Name: Anja Kristina Hornbostel
Where you’re from: A small village near Hanover in the north of Germany.
Where and what you’re studying: At the moment, I am a legal trainee at the Higher Regional Court of Hamburg. Before I started my legal training, I studied law at the University of Osnabrück, Germany, and at the University of Edinburgh, UK.
What is one project or activity you enjoyed at the Embassy?
During my time in the cultural department, I enjoyed following US education politics and I was able to attend some events that covered this. One event I will definitely remember was titled “A Conversation on Education in America”, hosted by the news platform Axios. Three US governors were interviewed on this topic. When I signed up for it, the starting time was set to 8 a.m. However, on the morning of the event, the organizers decided to send around a message saying the start time was to be changed to 7:45 am! I have rarely been to a talk starting that early, but the discussion was absolutely worth it. Another project I enjoyed was the visit of the German a-Capella group “Vocaldente”, which held a concert at the Embassy and a workshop at the German school in Potomac. It was wonderful to see how the musicians encouraged the kids to try and use their little singing voices confidently.
What do you think is one of Germany’s main foreign policy challenges and what should Germany do about it?
Germany has an important role as a member state of the European Union. As one of the founding member countries, it bears a particular responsibility for the future of the EU. I am very thankful that I could grow up in this comparatively peaceful part of the world and I think that the EU is a key factor to a lot of my life’s quality. For instance, I am more than happy to be able to call my friends in The Hague for very little money or to visit my friends in Antwerp without having to stop at any border.
When Britain decided to leave the union, when populists continuously gain more and more votes and when threats from terrorists try to create fear among people, we have to remember how lucky we are to be a part of such a bigger idea, despite one or the other legitimate point of criticism. The rich cultural diversity that we have among all EU member states is something that amazes me again and again. Germany should work hard to stabilize and deepen the bonds that were created by this union and also to persuade people that might be in doubt about the strong advantages the EU has.
What are some impressions you gained of the United States?
Right at the beginning of my stay I got a very positive impression of how helpful people are in the U.S.: I rented a room from a (usually very active) 78-year old lady. Sadly, just before I arrived, she had an accident and broke her arm and wrist very badly. During my first week we had so many people visiting from the neighborhood, dropping off food for her and fixing things around the house that she hardly had time to worry about her condition. I have never seen such a caring community before. By now, she is almost fully recovered, which is probably because of the good care she got from her family, friends and neighbors. Furthermore, I was impressed by all the facts I learned during my conversations with Uber and Lyft drivers. They have such different backgrounds and every time I am ordering a car I am curious who will drive me this time and what his or her story is.

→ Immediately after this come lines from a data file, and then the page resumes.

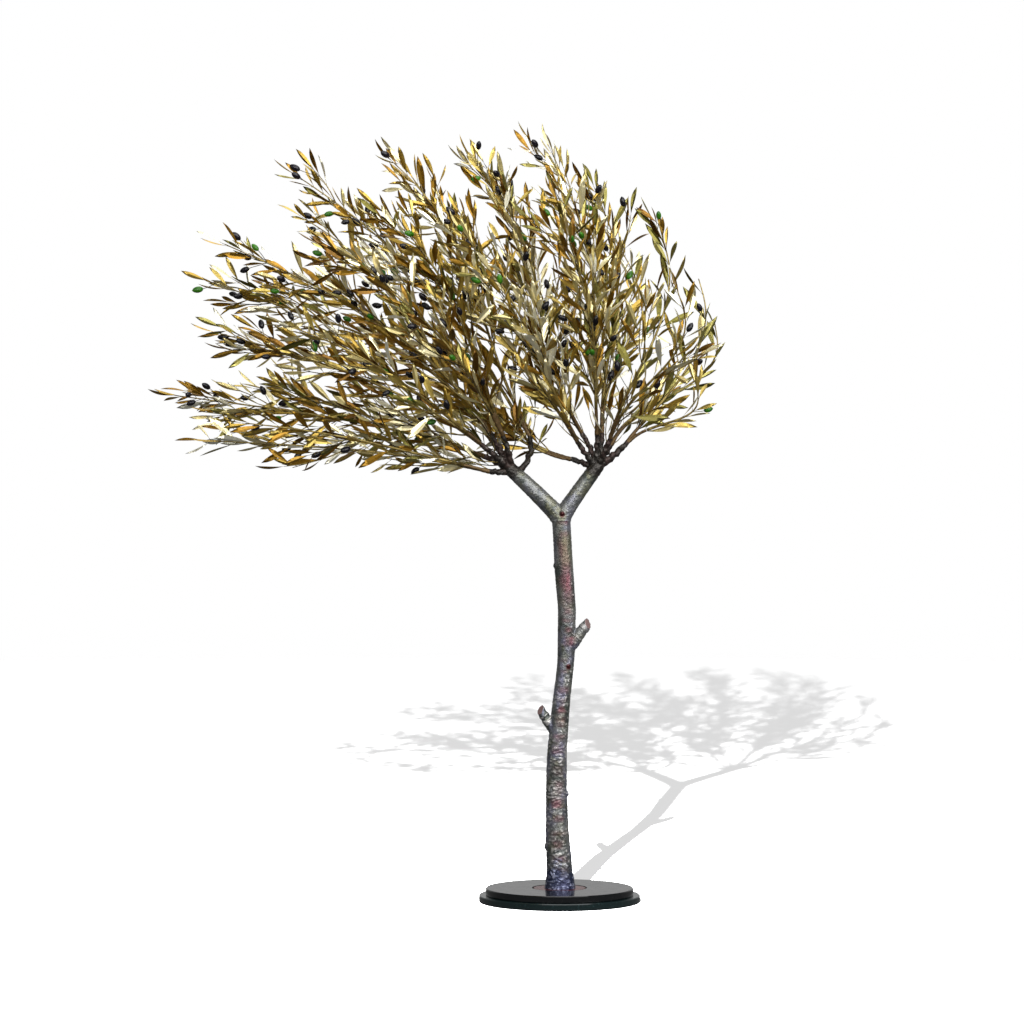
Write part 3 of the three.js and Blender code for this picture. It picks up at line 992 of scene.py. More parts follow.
@dataclass
class Stand:
    """The two discs of the stand and the plate under the trunk, turned smooth round their axis."""

    bevel: float = 1.5
    bevel_steps: int = 1
    sides: int = 160
    recess_radius: float = 53.0
    plate_rise: float = 1.6
    plate_wave: float = 0.028

    def build(self, effects: Effects) -> None:
        """Builds the three discs over their solids.

        Args:
            effects: the shared node groups.
        """
        low, high = (np.array(c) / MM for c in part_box("stand_upper"))
        plate_low, plate_high = (np.array(c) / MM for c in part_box("foot_plate"))
        lower = np.array(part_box("stand_lower")[1]) / MM
        black = StandFinish("black", (0.0035, 0.004, 0.0045), (0.011, 0.012, 0.013)).build(effects)
        teal = StandFinish("teal", (0.005, 0.0115, 0.012), (0.012, 0.026, 0.027)).build(effects)
        foot = self._rim(lower[0], 0.0, lower[2]) + [(0.0, lower[2])]
        self._turn("stand_lower_skin", foot, teal, "stand_lower")
        recess = [(self.recess_radius + 0.6, high[2]), (self.recess_radius, high[2] - 0.6),
                  (self.recess_radius, plate_low[2]), (0.0, plate_low[2])]
        upper = self._rim(high[0], low[2], high[2]) + recess
        self._turn("stand_upper_skin", upper, black, "stand_upper")
        top = plate_high[2] + self.plate_rise
        plate = self._rim(plate_high[0] + 1.0, plate_low[2], top, 0.6) + [(0.0, top)]
        copper = FootFinish().build(effects)
        self._turn("foot_plate_skin", plate, copper, "foot_plate", self.plate_wave)

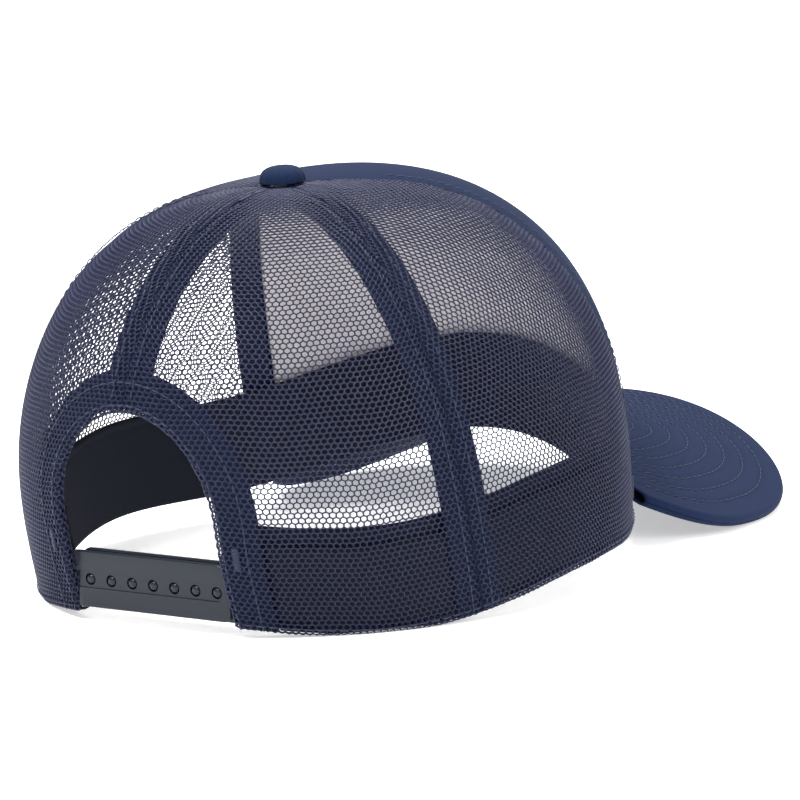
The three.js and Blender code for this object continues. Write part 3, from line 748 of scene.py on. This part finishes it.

What has been your biggest surprise with regard to living in Washington?
The weather. One day it was freezing cold, around -10 degrees Celsius (14 degrees Fahrenheit). The next day the temperatures were as high as on a summer day back at home in Hamburg and we were able to sit on the banks of the Potomac in T-shirts. That was more than confusing. Also on a more professional level, the very political vibe in D.C. surprised me. I did expect the city to be political, but I never experienced a place where political opinions were discussed so openly even in small talk. That is something I had to get used to at first, but it also led to a lot of interesting conversations that I would not want to have missed. Maybe I will take some of the vibe back with me to Germany and “spice up” some of my conversations there a little bit…
What do you miss about Germany?
Spending an afternoon with my family and friends in one of my favorite coffee spots in Hamburg and to cycle to work every morning with my Dutch Bike.
What has been your biggest lesson learned during your internship?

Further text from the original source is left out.